Imagine following two distinct two-dimensional representations at one point, X. As you move along a line toward another point, M, you might see each of these 2D bands split into one-dimensional ones. But when you arrive at M, you discover that all four of these one-dimensional bands are required by symmetry to fuse into a single, indivisible four-dimensional representation. The bands were never truly independent; they were always just different facets of a larger, unified structure. It's like discovering that two separate local roads are actually just the on- and off-ramps of a single superhighway. This forced connectivity paints a global picture of the band structure, far richer than what we see at any single point.

So far, we have mostly ignored a crucial property of the electron: its intrinsic spin. When we include spin, and the associated time-reversal symmetry (TRS), the plot thickens considerably. For a spin-1/2 particle, TRS guarantees that for every state with energy $E$, there is another distinct state with the same energy. This is the famous Kramers degeneracy.

What happens when Kramers degeneracy meets a nonsymmorphic space group? The result can be a remarkable compounding of symmetries. The nonsymmorphic algebra might, as we've seen, demand that energy bands come in pairs (a 2D representation). Now, TRS comes along and demands that every state in this pair has its own Kramers partner. The result? The degeneracy is doubled again, from two to four. A combination of the crystal's spatial symmetry and the fundamental symmetry of time can enforce a mandatory four-fold degeneracy at certain k-points. This is not just a theoretical possibility but a reality in many materials with strong spin-orbit coupling, where these quartets of states play a crucial role in the material's electronic and magnetic properties.

A crystal is not a static object; it lives and breathes, interacting with the world by absorbing and emitting light, heat, and sound. The nonsymmorphic symmetries act as a master artist, sculpting the crystal's response to these external probes by establishing strict ​​selection rules​​.

These rules dictate which transitions between quantum states are allowed and which are forbidden. For a transition to occur—say, by absorbing a photon of light—the symmetry of the combined system of the initial state, the final state, and the transition operator (the photon) must contain the "do-nothing" symmetry of the crystal.

This has direct consequences in fields like chemistry and materials science. In a complex polymer like crystalline polyethylene, the molecule's backbone can twist and vibrate in many ways.
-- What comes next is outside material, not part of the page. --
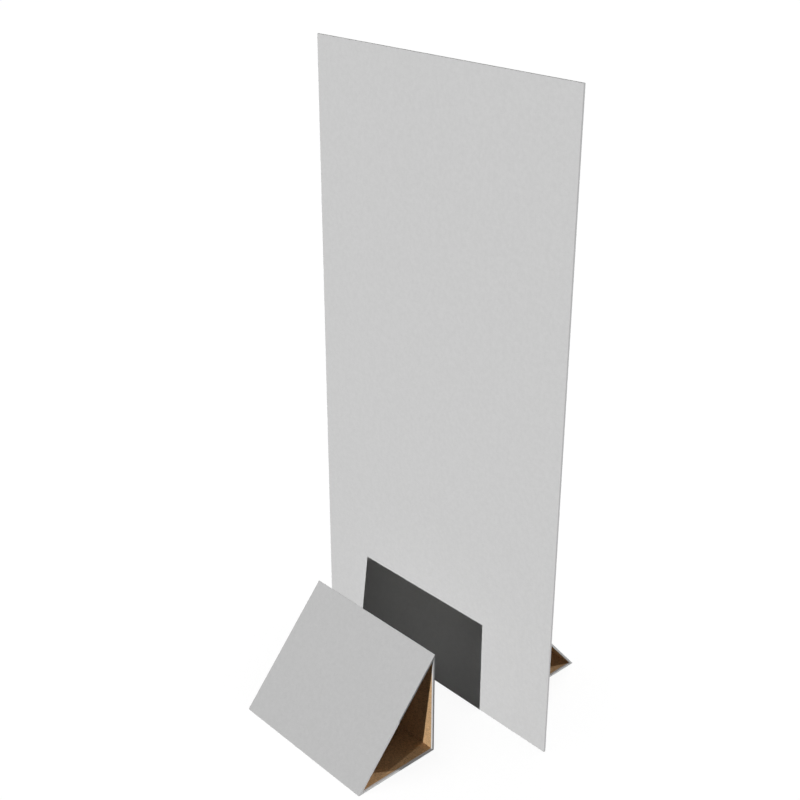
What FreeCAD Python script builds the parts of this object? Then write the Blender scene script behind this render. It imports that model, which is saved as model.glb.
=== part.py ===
import FreeCAD, Part
import math
import os

# A free-standing cardboard display panel with two folded cardboard feet.
#
# The panel is one tall flat board. Each foot is one strip of board folded into a
# three-sided tube, open at both ends, with a flap glued inside its sloping face.
# One foot stands in front of the panel and its twin, turned round, stands behind
# it, both a little way off, as they are set out before they are pushed on.
#
# Millimetres. X runs along the panel's width, +Y from its front face to its back,
# +Z is up. The origin is the middle of the panel's bottom edge, on the floor.

# Panel
panel_width = 1000.0
panel_height = 2000.0
panel_thickness = 6.5

# Foot, folded from one strip
foot_length = 535.0
foot_height = 352.0
foot_depth = 301.0
foot_board = 6.5

# Flap glued under the sloping face, cut back at both ends and tapered
flap_width = 60.0
flap_setback = 12.0
flap_taper = 25.0

# The white paper is turned over every cut edge and every fold, which softens them
edge_radius = 0.8
fold_radius = 0.8

# Shallow groove where the sloping face's top edge closes over the upright wall
seam_size = 1.2

# Clear distance from the panel's faces to the upright walls of the feet
front_gap = 238.0
rear_gap = 97.0

# Double-sided tape on a foot's upright wall, one strip near the top, one near the base
tape_width = 25.0
tape_thickness = 1.2
tape_end_margin = 30.0
tape_edge_margin = 20.0

slope = foot_height / foot_depth
slope_length = math.hypot(foot_height, foot_depth)


def softened(radius, board):
    """An edge radius that always leaves flat board between two rounded edges."""
    return min(radius, 0.4 * board)


def prism_along_x(section, length):
    """Extrude a closed (y, z) outline along X, centred on the foot's middle."""
    points = [FreeCAD.Vector(-length / 2, y, z) for y, z in section]
    face = Part.Face(Part.makePolygon(points + points[:1]))
    return face.extrude(FreeCAD.Vector(length, 0, 0))


def foot_triangle(inset):
    """Corners of the foot's side view, with every side moved inwards by inset.

    The upright wall lies on y = 0 and the foot reaches towards -Y.
    """
    peak = foot_height - inset * math.hypot(1.0, slope)
    heel = (-inset, inset)
    toe = (-(peak - inset) / slope, inset)
    top = (-inset, peak - slope * inset)
    return [heel, toe, top]


def glued_flap():
    """The strip's end, folded down at the top and glued under the sloping face."""
    down = FreeCAD.Vector(0, -foot_depth, -foot_height) / slope_length
    inward = FreeCAD.Vector(0, foot_height, -foot_depth) / slope_length
    fold = foot_triangle(foot_board)[2]
    under_fold = (fold[0], fold[1] - foot_board * math.hypot(1.0, slope))
    start = FreeCAD.Vector(0, *fold)
    edge = start + down * flap_width
    under_edge = edge + inward * foot_board
    section = [fold, (edge.y, edge.z), (under_edge.y, under_edge.z), under_fold]
    strip = prism_along_x(section, foot_length - 2 * flap_setback)

    half_fold = foot_length / 2 - flap_setback
    half_edge = half_fold - flap_taper
    above = start - down * foot_board - inward * foot_board
    below = edge - inward * foot_board
    taper_per_mm = flap_taper / flap_width
    half_above = half_fold + taper_per_mm * foot_board
    corners = [
        above + FreeCAD.Vector(-half_above, 0, 0),
        above + FreeCAD.Vector(half_above, 0, 0),
        below + FreeCAD.Vector(half_edge, 0, 0),
        below + FreeCAD.Vector(-half_edge, 0, 0),
    ]
    outline = Part.Face(Part.makePolygon(corners + corners[:1]))
    return strip.common(outline.extrude(inward * (3 * foot_board)))


def closing_seam():
    """A three-sided sliver that cuts the seam into the outside of the upright wall."""
    height = foot_height - foot_board * math.hypot(1.0, slope)
    section = [
        (seam_size, height - seam_size),
        (seam_size, height + seam_size),
        (-seam_size / 2, height + slope * seam_size / 2),
    ]
    return prism_along_x(section, 2 * foot_length)


def edges_along_x(shape):
    """The straight edges that run the whole length of a foot: its fold lines."""
    return [e for e in shape.Edges if abs(e.BoundBox.XLength - foot_length) < 0.001]


def edges_at_ends(shape):
    """The edges round the two open ends of a foot."""
    return [e for e in shape.Edges if e.BoundBox.XLength < 0.001]


def foot():
    """One foot at the origin: a mitred three-sided tube with its glued flap."""
    outside = prism_along_x(foot_triangle(0.0), foot_length)
    outside = outside.makeFillet(softened(fold_radius, foot_board), edges_along_x(outside))
    outside = outside.makeFillet(softened(edge_radius, foot_board), edges_at_ends(outside))
    hollow = prism_along_x(foot_triangle(foot_board), 2 * foot_length)
    tube = outside.cut(hollow).cut(closing_seam())
    return tube.fuse(glued_flap()).removeSplitter()


def tape_strip(base_height):
    """One strip of tape on the outside of a foot's upright wall."""
    length = foot_length - 2 * tape_end_margin
    corner = FreeCAD.Vector(-length / 2, 0, base_height)
    return Part.makeBox(length, tape_thickness, tape_width, corner)


def panel():
    """The tall board, standing on its bottom edge."""
    corner = FreeCAD.Vector(-panel_width / 2, -panel_thickness / 2, 0)
    board = Part.makeBox(panel_width, panel_thickness, panel_height, corner)
    return board.makeFillet(softened(edge_radius, panel_thickness), board.Edges)


def in_front(shape):
    """Move a piece of a foot from the origin to its place in front of the panel."""
    placed = shape.copy()
    placed.translate(FreeCAD.Vector(0, -panel_thickness / 2 - front_gap, 0))
    return placed


def behind(shape):
    """Turn a piece of a foot half round and move it to its place behind the panel."""
    placed = shape.copy()
    placed.rotate(FreeCAD.Vector(0, 0, 0), FreeCAD.Vector(0, 0, 1), 180)
    placed.translate(FreeCAD.Vector(0, panel_thickness / 2 + rear_gap, 0))
    return placed


def pieces():
    """Every separate piece of the display stand, by name."""
    tape_heights = {
        "lower_tape": tape_edge_margin,
        "upper_tape": foot_height - tape_edge_margin - tape_width,
    }
    made = {"panel": panel()}
    for side, place in (("front", in_front), ("rear", behind)):
        made[side + "_foot"] = place(foot())
        for name, height in tape_heights.items():
            made[side + "_" + name] = place(tape_strip(height))
    return made


os.makedirs("parts", exist_ok=True)
for name, shape in pieces().items():
    if len(shape.Solids) != 1 or not shape.isValid():
        raise ValueError(name + " is not one sound solid")
    shape.exportStep(os.path.join("parts", name + ".step"))
    box = shape.BoundBox
    print(f"{name}: {shape.Volume / 1000:.1f} cm3, "
          f"x {box.XMin:.1f} to {box.XMax:.1f}, "
          f"y {box.YMin:.1f} to {box.YMax:.1f}, "
          f"z {box.ZMin:.1f} to {box.ZMax:.1f}")
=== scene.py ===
# %% [markdown]
# A cardboard display stand: one tall white panel and two folded feet.
#
# The construction is fixed already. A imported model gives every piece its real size
# and place, and this notebook gives the pieces their looks. It is written for a
# reader who is learning Blender, so each step first says what the thing is in real
# life, how it could be made, and why it was made this way.

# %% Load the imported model
import math
import bpy
import numpy as np
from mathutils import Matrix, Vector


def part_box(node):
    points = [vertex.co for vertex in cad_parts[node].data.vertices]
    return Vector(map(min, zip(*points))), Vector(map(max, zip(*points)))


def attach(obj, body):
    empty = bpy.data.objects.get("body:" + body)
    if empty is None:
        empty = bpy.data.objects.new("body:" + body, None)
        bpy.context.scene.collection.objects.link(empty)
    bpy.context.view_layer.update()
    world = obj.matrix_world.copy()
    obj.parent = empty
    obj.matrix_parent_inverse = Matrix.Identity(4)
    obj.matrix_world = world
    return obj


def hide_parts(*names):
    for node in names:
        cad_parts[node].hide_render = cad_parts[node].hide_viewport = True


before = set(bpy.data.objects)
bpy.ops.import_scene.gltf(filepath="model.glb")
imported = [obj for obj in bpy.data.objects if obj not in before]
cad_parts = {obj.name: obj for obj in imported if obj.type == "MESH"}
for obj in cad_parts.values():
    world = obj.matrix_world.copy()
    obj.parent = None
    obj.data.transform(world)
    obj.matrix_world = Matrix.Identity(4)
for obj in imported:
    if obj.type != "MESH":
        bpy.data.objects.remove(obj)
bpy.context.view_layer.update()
panel_low, panel_high = (np.array(corner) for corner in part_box("panel"))
print("pieces in the model:", sorted(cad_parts))

# %% [markdown]
# Colours are easiest to match as the screen shows them, in sRGB hex, but a renderer
# adds and multiplies light, so it wants linear values. One function turns a hex
# colour into the linear colour that a shader's socket takes.

# %% Colours as written, and as the renderer needs them
def linear(hex_code):
    """Linear RGBA of an sRGB hex colour: the standard curve, undone channel by channel."""
    srgb = np.array([int(hex_code[i:i + 2], 16) for i in (1, 3, 5)]) / 255.0
    low, high = srgb / 12.92, ((srgb + 0.055) / 1.055) ** 2.4
    return (*np.where(srgb <= 0.04045, low, high), 1.0)


print("middle grey in linear values:", [round(c, 3) for c in linear("#808080")])

# %% [markdown]
# A shader is a small network of nodes, and wiring it by hand repeats the same three
# lines over and over: make a node, set its values, link its inputs. One function
# does all three. Inputs are named by their label, or by their number on the nodes
# whose labels repeat.

# %% One function that adds a shader node
def add_node(tree, kind, values=None, links=None, **settings):
    """Add a node of this kind, with its settings, input values and incoming links."""
    node = tree.nodes.new(kind)
    for name, value in settings.items():
        setattr(node, name, value)
    for name, value in (values or {}).items():
        node.inputs[name].default_value = value
    for name, source in (links or {}).items():
        tree.links.new(source, node.inputs[name])
    return node


# %% [markdown]
# The camera comes first, because everything else is compared through it. The long
# straight edges of the panel and the foot fix it: their vanishing points give the
# focal length, and the known sizes give the distance. It looks down from the front
# right, and its shift stays at zero, because the middle of the picture is also where
# the lens points.

# %% Camera
VIEW_AZIMUTH = math.radians(47.569)
VIEW_ELEVATION = math.radians(24.867)
CAMERA_PLACE = (2.4612, -2.3856, 2.5899)
FOCAL_LENGTH_MM = 57.4475
SENSOR_MM = 36.0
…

Group theory, accounting for the crystal's nonsymmorphic Pnam space group, allows us to classify all these vibrational modes. More importantly, it tells us precisely which of these modes can be "seen" by an infrared spectrometer, because their symmetry matches that of an oscillating electric dipole. The abstract group theory thus provides a concrete tool for interpreting experimental spectra.

The selection rules can be even more subtle for more complex processes. In two-photon absorption, for example, the operator for the transition has its own complex symmetry. The phase factors inherent in nonsymmorphic groups can conspire to make a transition strictly forbidden, even if it looks allowed from a more naive point of view. This means the crystal might be transparent to a certain color of light in a two-photon process, solely because of a glide plane or screw axis. The color and optical properties of a material are, in this deep sense, a direct expression of its crystallographic group.

We now arrive at the most profound and modern consequence of nonsymmorphic symmetries: their central role in the birth of ​​topological materials​​. We began by seeing that bands can be forced to stick together. We saw that they must connect in specific ways. This leads to the ultimate question: is the global pattern of connectivity "trivial"? Can we imagine smoothly untangling all the occupied energy bands of an insulator and mapping them to a simple collection of localized atomic orbitals, like the s, p, and d orbitals of individual atoms?

For many materials, the answer is yes. But for a special class of materials—often those with nonsymmorphic symmetries—the answer is a resounding no. The bands are woven into a pattern so intrinsically twisted that it cannot be undone without ripping the fabric of the band structure apart (i.e., closing the energy gap). This is a topological phase of matter.

A beautiful example of this is the "hourglass fermion." Imagine a Kramers-degenerate pair of states at one time-reversal symmetric point in the BZ. Nonsymmorphic symmetries can dictate that as these two states travel across the BZ to another symmetric point, they must "switch partners." The state that started with partner A must end up with partner B, and vice-versa. For this to happen, their energy bands must cross somewhere in between. The resulting band diagram looks like an hourglass, with the crossing point at its neck. This crossing is not accidental; it is absolutely protected by the combination of nonsymmorphic and time-reversal symmetry. You cannot remove it. It arises directly from a specific "incompatibility" between the symmetry labels of the bands at the endpoints of the path.

This partner-switching reveals a deep topological feature. If you follow the basis states of a Kramers pair as they move along a path on certain surfaces of the Brillouin zone, they may come back twisted, like the surface of a Möbius strip. This "Möbius twist" is encoded in a mathematical object called a ​​sewing matrix​​, whose form is determined purely by the interplay of TRS and the nonsymmorphic group. For the group $P2_1/c$, a classic nonsymmorphic example, this sewing matrix can be as beautifully simple as $i\sigma_y$, where $\sigma_y$ is a Pauli matrix, explicitly encoding a non-trivial twist in the electronic wavefunctions.

These ideas have now been placed on a rigorous mathematical footing using powerful tools like K-theory. We can define integer "topological invariants," or "symmetry indicators," which can be calculated directly from the symmetry labels of the occupied bands at high-symmetry points—the very same labels that can be measured in experiments. If these indicators are not the simple integers you'd expect for an atomic insulator, they signal an obstruction. They tell you that the bands cannot be smoothly deformed into a set of localized orbitals. The material is, by its very nature, topologically non-trivial.

And so our journey comes full circle. We started with a subtle tweak to our definition of symmetry—the addition of a fractional translation. It bloomed into a rich structure of forced degeneracies, choreographed band connectivity, and strict selection rules. And now we see its ultimate expression: the creation of new, topologically robust phases of matter, with properties fundamentally different from anything we knew before. The "funny" groups, it turns out, are not a footnote. They are a gateway to a new universe of physics.